La Convención Constitucional tiene como objetivo proponer un texto que, una vez concluido, deberá ser sometido a la consideración de la ciudadanía mediante un plebiscito.
A la luz de ese objetivo, todo parecía sencillo y claro.
Se trataba de elegir un conjunto de personas que, portando diversos intereses ideológicos, étnicos, de clase, de género, pudiera, mediante el intercambio de razones, diseñar las bases de la comunidad política. La ciudadanía se dispuso entonces a presenciar ese debate y a avizorar lo que sería su futura carta constitucional.
Desgraciadamente algo ha ocurrido que parece distorsionar o postergar ese quehacer. El conjunto de convencionistas, o más precisamente, la mayoría de ellos, ha decidido erigirse en un poder del Estado (en un revelador lapsus, así lo llamó el vicepresidente de la Convención) en el que se refleja no la ciudadanía igual que está a la base de la democracia, sino la identidad étnica o de género; donde se empujan decisiones públicas para las que ninguna regla los autoriza; en que se pueblan hasta la congestión la directiva y las comisiones y cuya mesa directiva parece serlo deliberadamente de un sector de la Convención y no de todo el conjunto.
Y esos rasgos los muestran acentuadamente quienes dirigen la Convención.
La presidenta de la Convención esgrime, en efecto, con demasiada frecuencia su identidad indígena para justificar un punto de vista partisano en la conducción; el vicepresidente, por su parte, asume explícitamente una solidaridad corporativa para exigir (como si creyera que su sola voz es suficiente, desde el punto de vista legal, para doblegar la voluntad de la fuerza pública) se liberara a un par de convencionistas que, en opinión de la policía, habían infringido flagrantemente la ley.
Todas esas conductas son, por supuesto, explicables; pero ninguna está a la altura de lo que se tuvo en vista al tiempo de instituir la Convención.
Desde luego el conjunto de convencionistas, ni ninguno de ellos individualmente considerados, poseen un poder que pueda reclamar legitimidad para sobreponerse a cualesquiera otros. En esta parte quizá sea útil recordar la distinción entre poder de facto y poder de jure. Quizá la Convención, sobre la base de la votación que recibió, pueda reclamar para sí un poder de facto, un poder de hecho, para imponer su voluntad, o tratar de imponerla, al resto de los poderes; pero es obvio que no tiene poder de jure, poder de derecho, para hacerlo. Por supuesto alguien suficientemente afiebrado podría decir que hoy el derecho está suspendido y que lo que importa es la fuerza de la simple voluntad; pero ¿hay alguien que integre la Convención que describa su función como una mera posición de hecho? No cabe duda. La voluntad de la Convención no puede sobreponerse a ningún otro órgano, puesto que sus deberes no conciernen ni a la administración ni al gobierno del Estado. Estos últimos, para bien o para mal, siguen en manos de las autoridades existentes antes de octubre del 2019. Y es de esperar que alguno de los juristas que integran la Convención tenga la oportunidad y el tiempo (ojalá no sea la falta de valor lo que les ha aconsejado hasta ahora permanecer mudos) de recordarlo al resto.
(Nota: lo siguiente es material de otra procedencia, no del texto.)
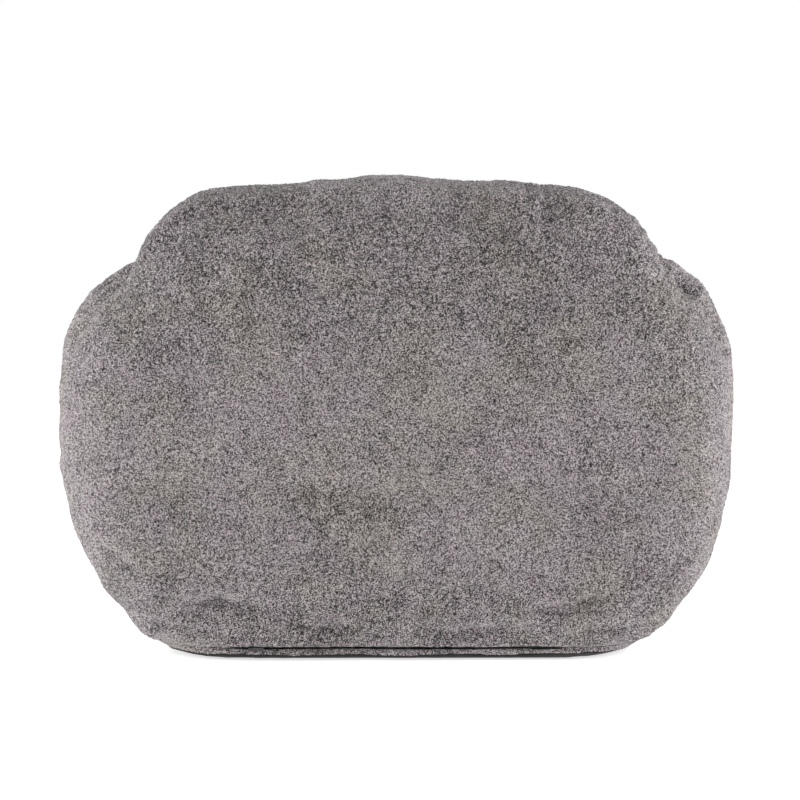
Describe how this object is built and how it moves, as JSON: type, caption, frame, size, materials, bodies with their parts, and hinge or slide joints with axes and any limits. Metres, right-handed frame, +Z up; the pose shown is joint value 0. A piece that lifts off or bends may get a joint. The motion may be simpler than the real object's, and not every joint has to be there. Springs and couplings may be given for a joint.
{
  "type": "bean bag chair",
  "caption": "Oversized bean bag armchair in curly pile fabric: soft back, arms and seat filled with shredded foam, zipped cover over an inner liner.",
  "frame": {"origin": "on the floor under the middle of the chair's width", "axes": "+Z up, the sitter faces -Y, +X to the sitter's left"},
  "size_m": [1.24, 0.967, 0.835],
  "materials": {
    "sherpa": "short curly pile",
    "base_cloth": "woven, hard-wearing",
    "liner_cloth": "plain woven polyester",
    "foam": "shredded polyurethane foam",
    "zip_tape": "woven tape",
    "zip_coil": "nylon coil",
    "zip_metal": "dark lacquer"
  },
  "bodies": {
    "root": {"rear_panel": "sherpa", "rear_hem_band": "sherpa", "backrest_panel": "sherpa", "left_arm_outer_panel": "sherpa", "left_arm_inner_panel": "sherpa", "right_arm_outer_panel": "sherpa", "right_arm_inner_panel": "sherpa", "seat_panel": "sherpa", "front_panel": "sherpa", "base_panel": "base_cloth", "back_liner": "liner_cloth", "seat_liner": "liner_cloth", "left_arm_liner": "liner_cloth", "right_arm_liner": "liner_cloth", "back_fill": "foam", "seat_fill": "foam", "left_arm_fill": "foam", "right_arm_fill": "foam", "cover_zip_upper_tape": "zip_tape", "cover_zip_lower_tape": "zip_tape", "liner_zip_upper_tape": "zip_tape", "liner_zip_lower_tape": "zip_tape", "cover_zip_upper_coil": "zip_coil", "cover_zip_lower_coil": "zip_coil", "liner_zip_upper_coil": "zip_coil", "liner_zip_lower_coil": "zip_coil", "cover_zip_top_stop": "zip_metal", "cover_zip_bottom_stop": "zip_metal", "liner_zip_top_stop": "zip_metal", "liner_zip_bottom_stop": "zip_metal"},
    "cover_slider": {"cover_zip_slider": "zip_metal"},
    "cover_pull": {"cover_zip_pull": "zip_metal"},
    "liner_slider": {"liner_zip_slider": "zip_metal"}
  },
  "joints": [
    {"name": "cover_zip_slide", "type": "slide", "parent": "root", "child": "cover_slider", "axis": [1, 0, 0], "range_m": [-0.514, 0]},
    {"name": "cover_pull_turn", "type": "hinge", "parent": "cover_slider", "child": "cover_pull", "pos_m": [0.257, 0.484, 0.0215], "axis": [0, 0, -1], "range_deg": [0, 165]},
    {"name": "liner_zip_slide", "type": "slide", "parent": "root", "child": "liner_slider", "axis": [1, 0, 0], "range_m": [-0.514, 0]}
  ]
}
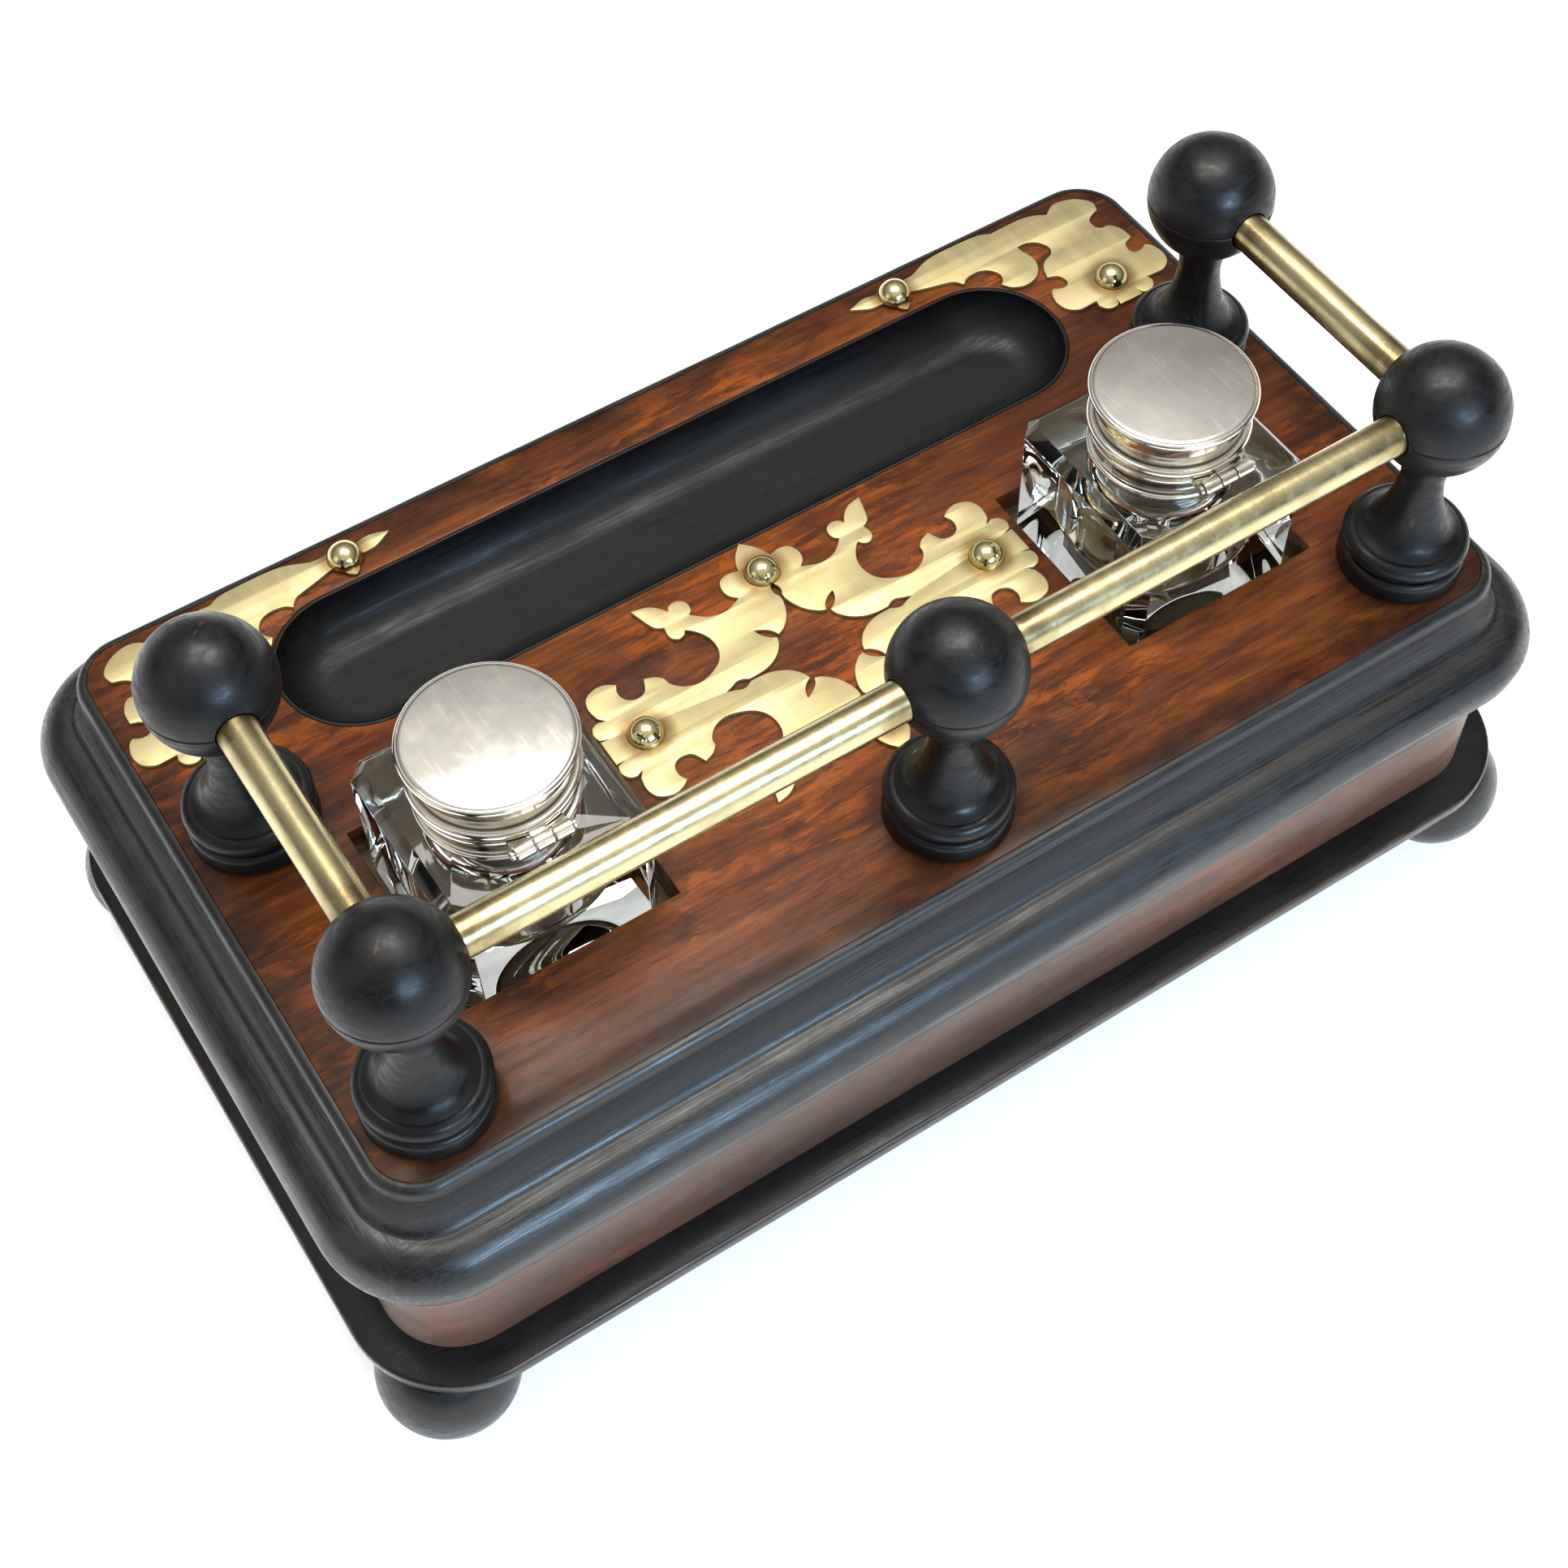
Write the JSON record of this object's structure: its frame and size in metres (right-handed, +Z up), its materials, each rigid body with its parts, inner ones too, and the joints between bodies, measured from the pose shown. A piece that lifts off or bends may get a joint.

Se suma a lo anterior el hecho de que la Convención se configuró en base a identidades, especialmente de género y étnicas; pero ello no significa que, en sus debates, en su conducción, en la integración de las comisiones o el diseño de las reglas, o en las razones que esgriman quienes la integran, las identidades deban tener más peso que el simple estatus de la ciudadanía abstracta.
El origen étnico o el género pueden ser muy buenas razones para, como se hizo, adoptar reglas de discriminación positiva que aseguraran la presencia en la Convención de sectores tradicionalmente excluidos o dominados; pero la condición étnica o de género no ha de conferir ninguna ventaja a la hora del debate, ni permitir ningún desplante a la hora de conducir la Convención. Como es obvio, el género, la etnia o cualquier otra cualidad adscrita no confieren ninguna ventaja epistémica a la hora de emitir juicios o dar opiniones. Hablar mapudungun o conocer la cosmovisión de este o aquel pueblo o adherir a ella, del mismo modo que cualquier otra característica cultural, no debe conferir ventaja alguna a la hora del debate o ser un título para merecer un trato especialmente deferente que, no vale la pena engañarse, casi siempre es una forma encubierta de desdén.
Es hora de que la Convención se ponga a la altura del propósito para el que fue electa, muestre capacidad de discernimiento a la hora de dibujar las bases de la comunidad política, evite la tentación de transformar su tarea en un simple ejercicio performativo, ejerza su quehacer con sobriedad, sacuda de sí cualquier megalomanía, y sobre todo recuerde que su tarea no es agregar intereses identitarios o hacer desplantes simulando un poder que no se le ha conferido, sino reflexionar acerca de lo que sea mejor y más bueno para la democracia.